* Start *
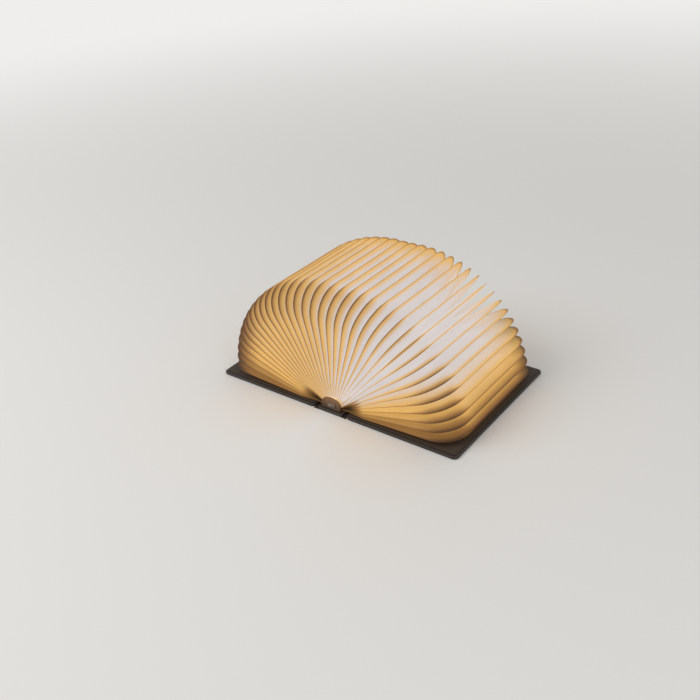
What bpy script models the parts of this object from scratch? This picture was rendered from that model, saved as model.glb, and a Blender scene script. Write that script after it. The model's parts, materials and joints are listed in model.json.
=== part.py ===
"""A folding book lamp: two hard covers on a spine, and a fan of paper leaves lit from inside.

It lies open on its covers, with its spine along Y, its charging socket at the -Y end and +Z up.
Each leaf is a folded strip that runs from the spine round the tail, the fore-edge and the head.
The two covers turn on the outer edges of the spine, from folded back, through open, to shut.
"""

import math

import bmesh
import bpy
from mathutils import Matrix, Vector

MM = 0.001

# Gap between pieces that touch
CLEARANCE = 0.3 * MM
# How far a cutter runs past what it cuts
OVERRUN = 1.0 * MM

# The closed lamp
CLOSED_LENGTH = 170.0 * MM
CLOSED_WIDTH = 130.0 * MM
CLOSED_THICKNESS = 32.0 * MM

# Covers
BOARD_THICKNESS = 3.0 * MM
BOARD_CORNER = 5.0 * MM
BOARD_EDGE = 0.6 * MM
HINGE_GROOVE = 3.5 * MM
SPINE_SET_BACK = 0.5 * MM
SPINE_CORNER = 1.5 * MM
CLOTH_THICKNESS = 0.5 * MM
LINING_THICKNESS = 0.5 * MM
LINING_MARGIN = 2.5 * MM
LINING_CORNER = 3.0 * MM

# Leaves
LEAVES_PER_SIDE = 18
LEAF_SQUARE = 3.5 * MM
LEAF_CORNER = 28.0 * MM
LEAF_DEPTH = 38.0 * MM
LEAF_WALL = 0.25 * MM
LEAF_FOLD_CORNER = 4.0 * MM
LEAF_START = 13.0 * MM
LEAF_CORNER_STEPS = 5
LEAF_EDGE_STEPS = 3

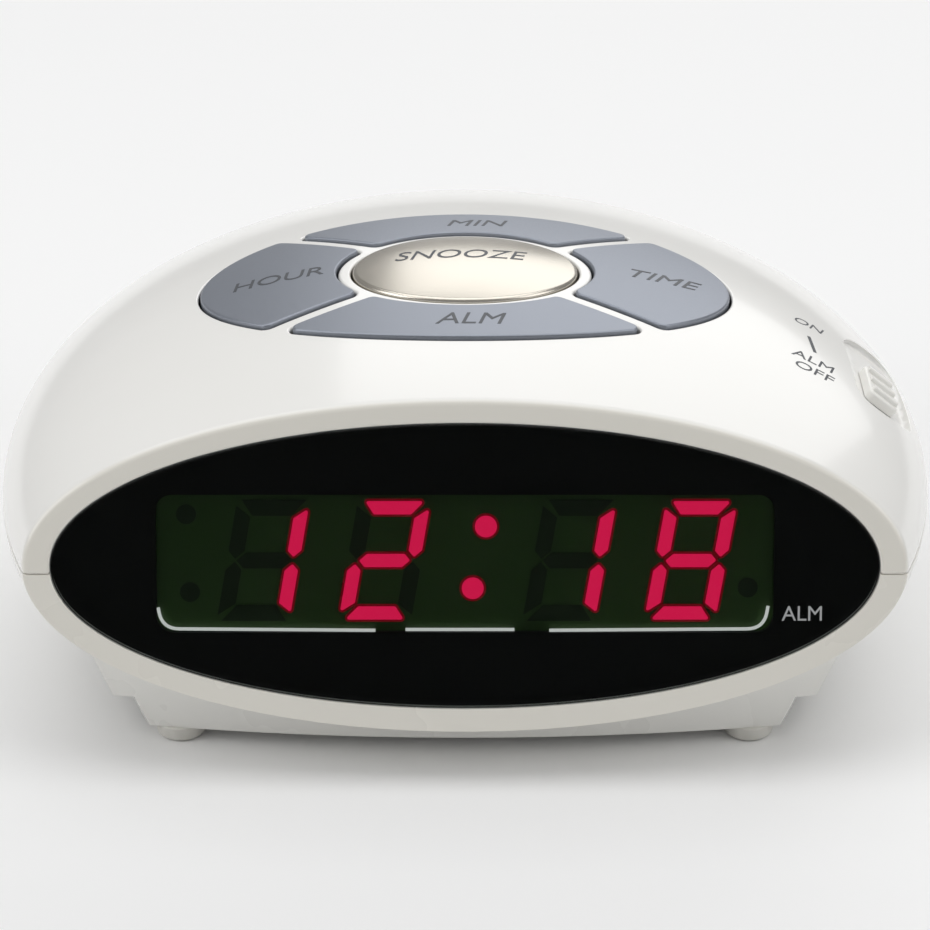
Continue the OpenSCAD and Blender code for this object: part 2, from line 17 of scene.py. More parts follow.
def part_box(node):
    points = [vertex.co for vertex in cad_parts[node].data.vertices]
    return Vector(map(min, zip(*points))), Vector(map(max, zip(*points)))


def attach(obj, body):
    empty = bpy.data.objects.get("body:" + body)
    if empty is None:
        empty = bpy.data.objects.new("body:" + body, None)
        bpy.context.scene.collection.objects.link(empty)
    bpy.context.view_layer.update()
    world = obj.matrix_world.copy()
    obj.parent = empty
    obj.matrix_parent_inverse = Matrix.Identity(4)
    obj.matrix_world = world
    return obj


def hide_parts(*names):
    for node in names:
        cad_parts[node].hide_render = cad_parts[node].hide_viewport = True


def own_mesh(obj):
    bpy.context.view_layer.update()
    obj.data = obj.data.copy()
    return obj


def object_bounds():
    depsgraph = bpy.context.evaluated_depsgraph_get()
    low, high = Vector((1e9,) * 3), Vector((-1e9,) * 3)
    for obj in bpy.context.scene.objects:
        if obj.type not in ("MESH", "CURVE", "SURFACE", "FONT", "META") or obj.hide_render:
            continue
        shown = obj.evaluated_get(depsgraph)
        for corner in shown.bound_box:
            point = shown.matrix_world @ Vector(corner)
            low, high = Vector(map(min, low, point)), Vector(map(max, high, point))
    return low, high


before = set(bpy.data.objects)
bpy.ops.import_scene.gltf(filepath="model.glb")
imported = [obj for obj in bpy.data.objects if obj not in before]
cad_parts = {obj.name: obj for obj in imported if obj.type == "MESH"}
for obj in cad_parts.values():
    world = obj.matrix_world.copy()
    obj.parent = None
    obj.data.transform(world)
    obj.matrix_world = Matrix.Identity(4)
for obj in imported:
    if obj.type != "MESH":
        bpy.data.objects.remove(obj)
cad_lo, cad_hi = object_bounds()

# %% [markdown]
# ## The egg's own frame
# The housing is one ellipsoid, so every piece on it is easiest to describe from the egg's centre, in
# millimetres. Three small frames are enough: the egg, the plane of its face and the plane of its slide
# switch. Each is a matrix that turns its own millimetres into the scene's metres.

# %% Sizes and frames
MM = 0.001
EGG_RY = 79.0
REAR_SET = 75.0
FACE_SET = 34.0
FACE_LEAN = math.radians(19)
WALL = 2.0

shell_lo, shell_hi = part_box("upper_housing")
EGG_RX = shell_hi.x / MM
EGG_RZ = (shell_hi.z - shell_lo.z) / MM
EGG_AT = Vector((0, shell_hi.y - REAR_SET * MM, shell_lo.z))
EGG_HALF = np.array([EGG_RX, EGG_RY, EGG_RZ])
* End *
◆ **PROBLEM DETAILS**
Please reproduce each record precisely as written.

◆ **RESULT**
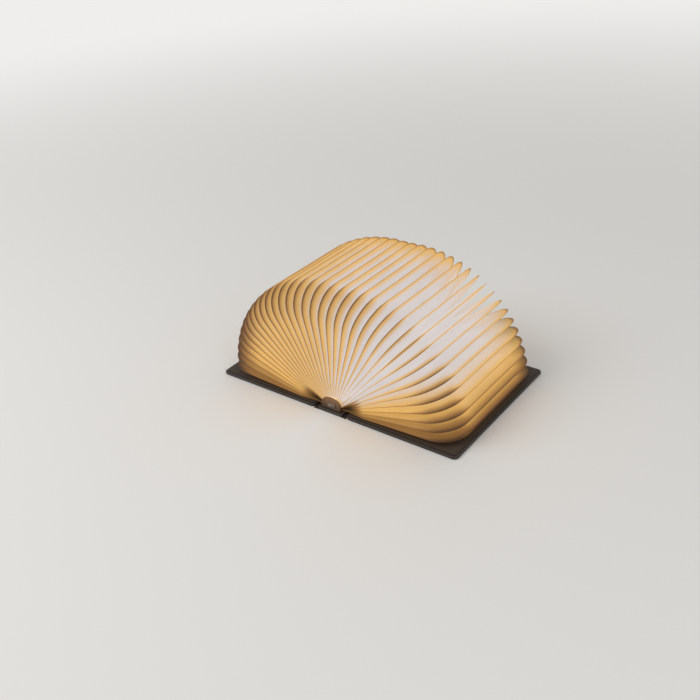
What bpy script models the parts of this object from scratch? This picture was rendered from that model, saved as model.glb, and a Blender scene script. Write that script after it. The model's parts, materials and joints are listed in model.json.
=== part.py ===
"""A folding book lamp: two hard covers on a spine, and a fan of paper leaves lit from inside.

It lies open on its covers, with its spine along Y, its charging socket at the -Y end and +Z up.
Each leaf is a folded strip that runs from the spine round the tail, the fore-edge and the head.
The two covers turn on the outer edges of the spine, from folded back, through open, to shut.
"""

import math

import bmesh
import bpy
from mathutils import Matrix, Vector

MM = 0.001

# Gap between pieces that touch
CLEARANCE = 0.3 * MM
# How far a cutter runs past what it cuts
OVERRUN = 1.0 * MM

# The closed lamp
CLOSED_LENGTH = 170.0 * MM
CLOSED_WIDTH = 130.0 * MM
CLOSED_THICKNESS = 32.0 * MM

# Covers
BOARD_THICKNESS = 3.0 * MM
BOARD_CORNER = 5.0 * MM
BOARD_EDGE = 0.6 * MM
HINGE_GROOVE = 3.5 * MM
SPINE_SET_BACK = 0.5 * MM
SPINE_CORNER = 1.5 * MM
CLOTH_THICKNESS = 0.5 * MM
LINING_THICKNESS = 0.5 * MM
LINING_MARGIN = 2.5 * MM
LINING_CORNER = 3.0 * MM

# Leaves
LEAVES_PER_SIDE = 18
LEAF_SQUARE = 3.5 * MM
LEAF_CORNER = 28.0 * MM
LEAF_DEPTH = 38.0 * MM
LEAF_WALL = 0.25 * MM
LEAF_FOLD_CORNER = 4.0 * MM
LEAF_START = 13.0 * MM
LEAF_CORNER_STEPS = 5
LEAF_EDGE_STEPS = 3

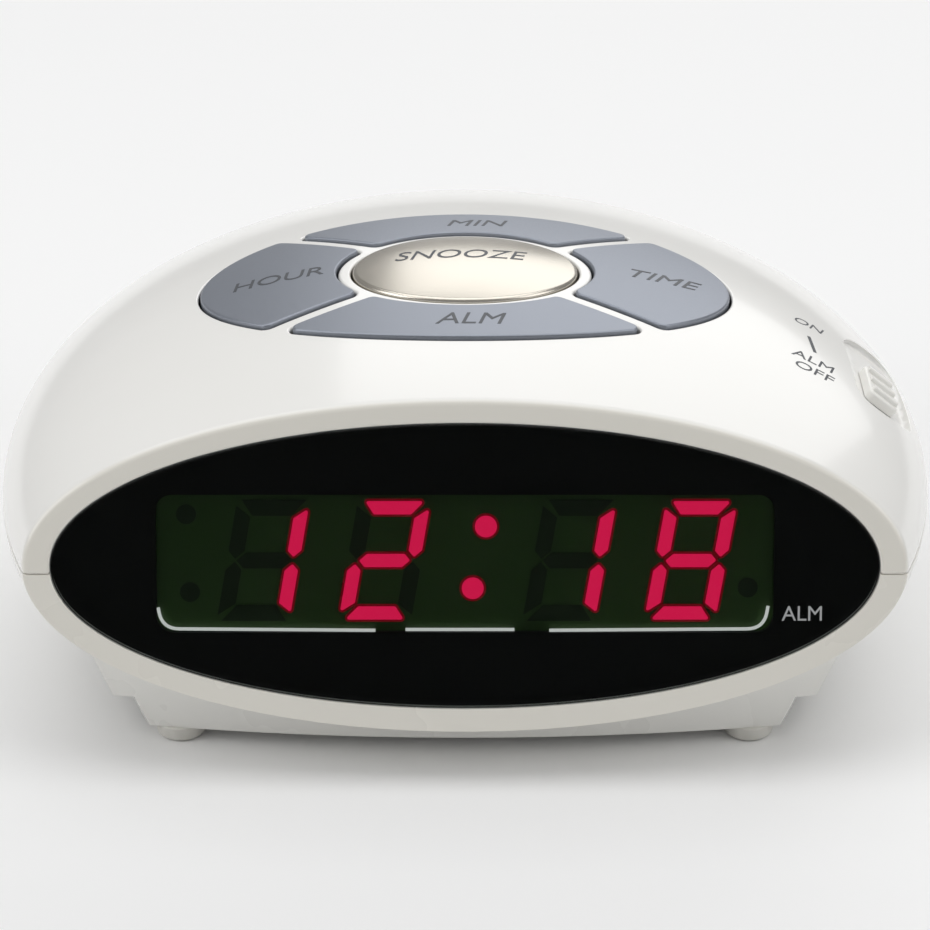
Continue the OpenSCAD and Blender code for this object: part 2, from line 17 of scene.py. More parts follow.
def part_box(node):
    points = [vertex.co for vertex in cad_parts[node].data.vertices]
    return Vector(map(min, zip(*points))), Vector(map(max, zip(*points)))


def attach(obj, body):
    empty = bpy.data.objects.get("body:" + body)
    if empty is None:
        empty = bpy.data.objects.new("body:" + body, None)
        bpy.context.scene.collection.objects.link(empty)
    bpy.context.view_layer.update()
    world = obj.matrix_world.copy()
    obj.parent = empty
    obj.matrix_parent_inverse = Matrix.Identity(4)
    obj.matrix_world = world
    return obj


def hide_parts(*names):
    for node in names:
        cad_parts[node].hide_render = cad_parts[node].hide_viewport = True


def own_mesh(obj):
    bpy.context.view_layer.update()
    obj.data = obj.data.copy()
    return obj


def object_bounds():
    depsgraph = bpy.context.evaluated_depsgraph_get()
    low, high = Vector((1e9,) * 3), Vector((-1e9,) * 3)
    for obj in bpy.context.scene.objects:
        if obj.type not in ("MESH", "CURVE", "SURFACE", "FONT", "META") or obj.hide_render:
            continue
        shown = obj.evaluated_get(depsgraph)
        for corner in shown.bound_box:
            point = shown.matrix_world @ Vector(corner)
            low, high = Vector(map(min, low, point)), Vector(map(max, high, point))
    return low, high


before = set(bpy.data.objects)
bpy.ops.import_scene.gltf(filepath="model.glb")
imported = [obj for obj in bpy.data.objects if obj not in before]
cad_parts = {obj.name: obj for obj in imported if obj.type == "MESH"}
for obj in cad_parts.values():
    world = obj.matrix_world.copy()
    obj.parent = None
    obj.data.transform(world)
    obj.matrix_world = Matrix.Identity(4)
for obj in imported:
    if obj.type != "MESH":
        bpy.data.objects.remove(obj)
cad_lo, cad_hi = object_bounds()

# %% [markdown]
# ## The egg's own frame
# The housing is one ellipsoid, so every piece on it is easiest to describe from the egg's centre, in
# millimetres. Three small frames are enough: the egg, the plane of its face and the plane of its slide
# switch. Each is a matrix that turns its own millimetres into the scene's metres.

# %% Sizes and frames
MM = 0.001
EGG_RY = 79.0
REAR_SET = 75.0
FACE_SET = 34.0
FACE_LEAN = math.radians(19)
WALL = 2.0

shell_lo, shell_hi = part_box("upper_housing")
EGG_RX = shell_hi.x / MM
EGG_RZ = (shell_hi.z - shell_lo.z) / MM
EGG_AT = Vector((0, shell_hi.y - REAR_SET * MM, shell_lo.z))
EGG_HALF = np.array([EGG_RX, EGG_RY, EGG_RZ])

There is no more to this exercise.